--- BEGIN DATA PROVIDED ---

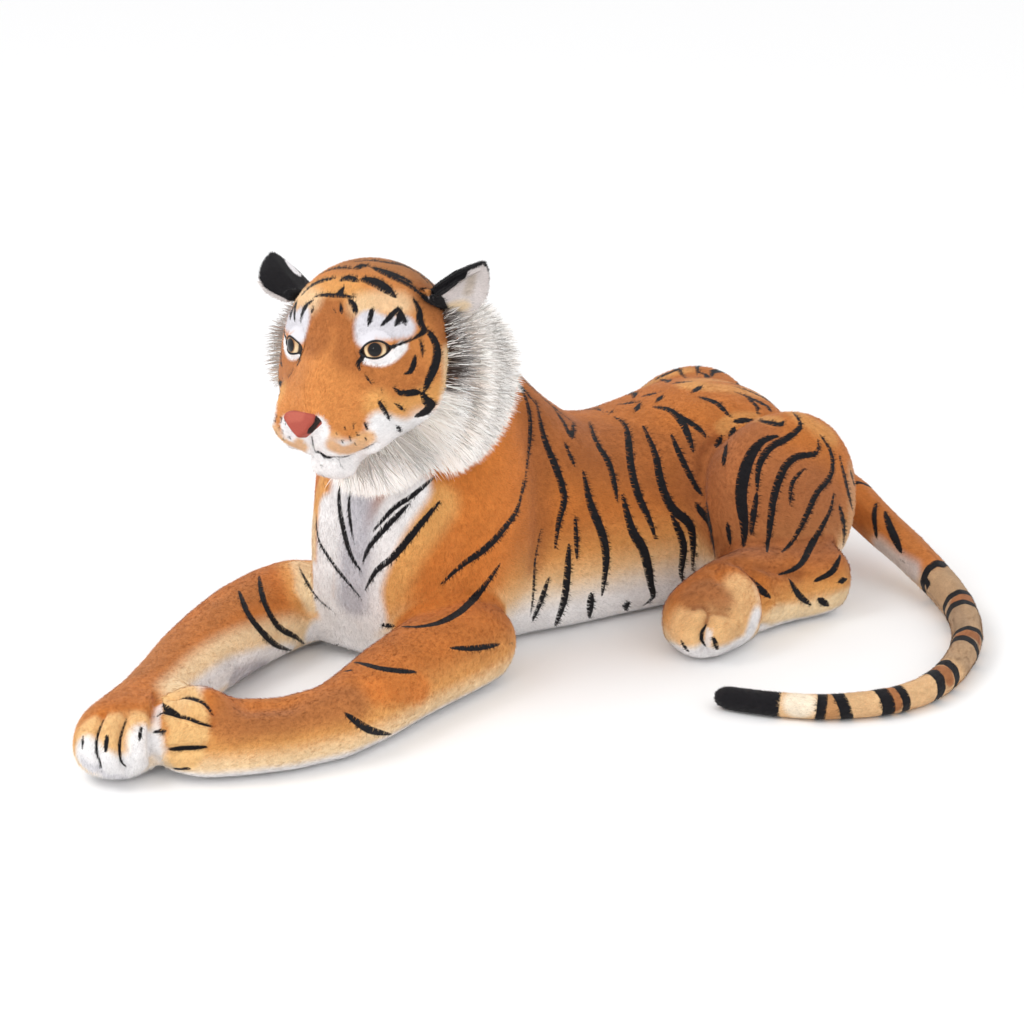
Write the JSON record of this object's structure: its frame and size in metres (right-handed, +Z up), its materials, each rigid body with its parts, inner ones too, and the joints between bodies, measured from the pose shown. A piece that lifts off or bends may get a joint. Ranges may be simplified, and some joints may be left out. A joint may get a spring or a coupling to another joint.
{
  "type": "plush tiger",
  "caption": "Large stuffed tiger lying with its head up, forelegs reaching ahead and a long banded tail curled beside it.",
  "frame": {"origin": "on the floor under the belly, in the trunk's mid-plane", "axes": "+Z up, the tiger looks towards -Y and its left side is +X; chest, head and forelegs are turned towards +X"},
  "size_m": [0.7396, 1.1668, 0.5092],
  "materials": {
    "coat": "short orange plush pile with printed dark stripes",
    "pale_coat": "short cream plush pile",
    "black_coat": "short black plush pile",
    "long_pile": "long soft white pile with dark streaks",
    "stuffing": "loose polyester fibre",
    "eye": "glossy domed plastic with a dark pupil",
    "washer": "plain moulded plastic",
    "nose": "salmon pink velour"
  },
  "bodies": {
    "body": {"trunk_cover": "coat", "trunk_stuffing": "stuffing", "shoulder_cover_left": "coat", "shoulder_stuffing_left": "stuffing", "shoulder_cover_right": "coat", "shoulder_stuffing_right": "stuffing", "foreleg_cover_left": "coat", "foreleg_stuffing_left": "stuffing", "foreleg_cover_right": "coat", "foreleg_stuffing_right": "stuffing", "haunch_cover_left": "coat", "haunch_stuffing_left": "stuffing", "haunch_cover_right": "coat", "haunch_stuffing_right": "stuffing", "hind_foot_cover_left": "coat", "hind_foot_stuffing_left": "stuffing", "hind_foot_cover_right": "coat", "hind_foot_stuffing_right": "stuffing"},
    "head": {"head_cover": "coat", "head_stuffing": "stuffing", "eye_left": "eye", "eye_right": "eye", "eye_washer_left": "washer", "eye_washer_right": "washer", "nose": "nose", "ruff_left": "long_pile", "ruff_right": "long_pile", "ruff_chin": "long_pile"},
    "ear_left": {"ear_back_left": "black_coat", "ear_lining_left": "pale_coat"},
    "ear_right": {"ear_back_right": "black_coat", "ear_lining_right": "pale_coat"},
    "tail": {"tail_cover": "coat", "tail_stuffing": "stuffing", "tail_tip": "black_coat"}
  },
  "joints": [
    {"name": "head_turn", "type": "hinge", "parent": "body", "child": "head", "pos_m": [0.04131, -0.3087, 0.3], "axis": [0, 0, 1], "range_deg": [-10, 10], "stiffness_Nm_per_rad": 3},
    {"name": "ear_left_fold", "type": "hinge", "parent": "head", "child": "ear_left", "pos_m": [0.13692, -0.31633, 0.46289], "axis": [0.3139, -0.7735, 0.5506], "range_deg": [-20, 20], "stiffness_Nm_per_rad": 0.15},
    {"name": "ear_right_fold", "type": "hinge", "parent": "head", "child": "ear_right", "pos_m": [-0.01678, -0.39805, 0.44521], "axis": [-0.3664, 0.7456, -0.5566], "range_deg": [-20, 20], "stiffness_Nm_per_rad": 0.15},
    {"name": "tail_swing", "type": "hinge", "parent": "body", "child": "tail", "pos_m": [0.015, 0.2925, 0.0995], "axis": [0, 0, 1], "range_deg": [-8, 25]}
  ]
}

--- END DATA PROVIDED ---

== GOAL OF THE EXERCISE ==
Output all of the data again, exactly.

== CORRECT ANSWER ==
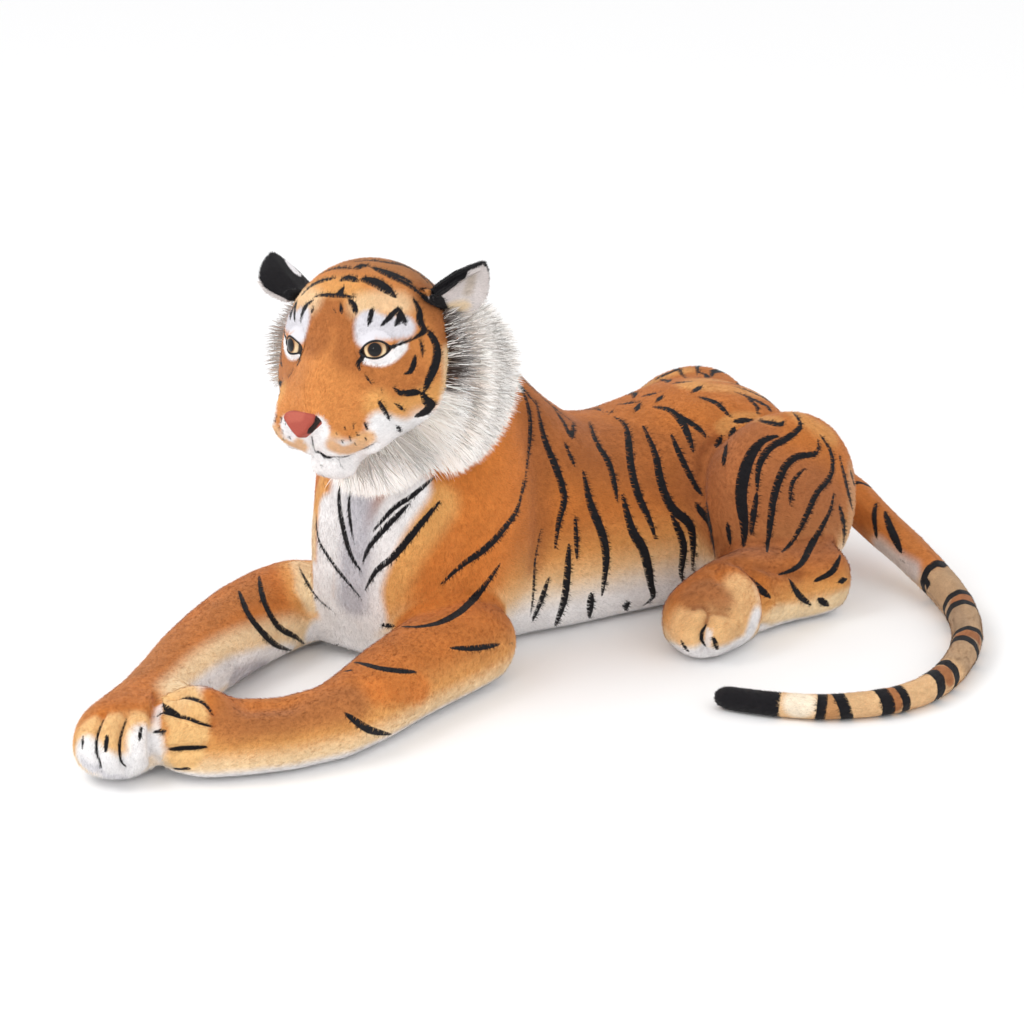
Write the JSON record of this object's structure: its frame and size in metres (right-handed, +Z up), its materials, each rigid body with its parts, inner ones too, and the joints between bodies, measured from the pose shown. A piece that lifts off or bends may get a joint. Ranges may be simplified, and some joints may be left out. A joint may get a spring or a coupling to another joint.
{
  "type": "plush tiger",
  "caption": "Large stuffed tiger lying with its head up, forelegs reaching ahead and a long banded tail curled beside it.",
  "frame": {"origin": "on the floor under the belly, in the trunk's mid-plane", "axes": "+Z up, the tiger looks towards -Y and its left side is +X; chest, head and forelegs are turned towards +X"},
  "size_m": [0.7396, 1.1668, 0.5092],
  "materials": {
    "coat": "short orange plush pile with printed dark stripes",
    "pale_coat": "short cream plush pile",
    "black_coat": "short black plush pile",
    "long_pile": "long soft white pile with dark streaks",
    "stuffing": "loose polyester fibre",
    "eye": "glossy domed plastic with a dark pupil",
    "washer": "plain moulded plastic",
    "nose": "salmon pink velour"
  },
  "bodies": {
    "body": {"trunk_cover": "coat", "trunk_stuffing": "stuffing", "shoulder_cover_left": "coat", "shoulder_stuffing_left": "stuffing", "shoulder_cover_right": "coat", "shoulder_stuffing_right": "stuffing", "foreleg_cover_left": "coat", "foreleg_stuffing_left": "stuffing", "foreleg_cover_right": "coat", "foreleg_stuffing_right": "stuffing", "haunch_cover_left": "coat", "haunch_stuffing_left": "stuffing", "haunch_cover_right": "coat", "haunch_stuffing_right": "stuffing", "hind_foot_cover_left": "coat", "hind_foot_stuffing_left": "stuffing", "hind_foot_cover_right": "coat", "hind_foot_stuffing_right": "stuffing"},
    "head": {"head_cover": "coat", "head_stuffing": "stuffing", "eye_left": "eye", "eye_right": "eye", "eye_washer_left": "washer", "eye_washer_right": "washer", "nose": "nose", "ruff_left": "long_pile", "ruff_right": "long_pile", "ruff_chin": "long_pile"},
    "ear_left": {"ear_back_left": "black_coat", "ear_lining_left": "pale_coat"},
    "ear_right": {"ear_back_right": "black_coat", "ear_lining_right": "pale_coat"},
    "tail": {"tail_cover": "coat", "tail_stuffing": "stuffing", "tail_tip": "black_coat"}
  },
  "joints": [
    {"name": "head_turn", "type": "hinge", "parent": "body", "child": "head", "pos_m": [0.04131, -0.3087, 0.3], "axis": [0, 0, 1], "range_deg": [-10, 10], "stiffness_Nm_per_rad": 3},
    {"name": "ear_left_fold", "type": "hinge", "parent": "head", "child": "ear_left", "pos_m": [0.13692, -0.31633, 0.46289], "axis": [0.3139, -0.7735, 0.5506], "range_deg": [-20, 20], "stiffness_Nm_per_rad": 0.15},
    {"name": "ear_right_fold", "type": "hinge", "parent": "head", "child": "ear_right", "pos_m": [-0.01678, -0.39805, 0.44521], "axis": [-0.3664, 0.7456, -0.5566], "range_deg": [-20, 20], "stiffness_Nm_per_rad": 0.15},
    {"name": "tail_swing", "type": "hinge", "parent": "body", "child": "tail", "pos_m": [0.015, 0.2925, 0.0995], "axis": [0, 0, 1], "range_deg": [-8, 25]}
  ]
}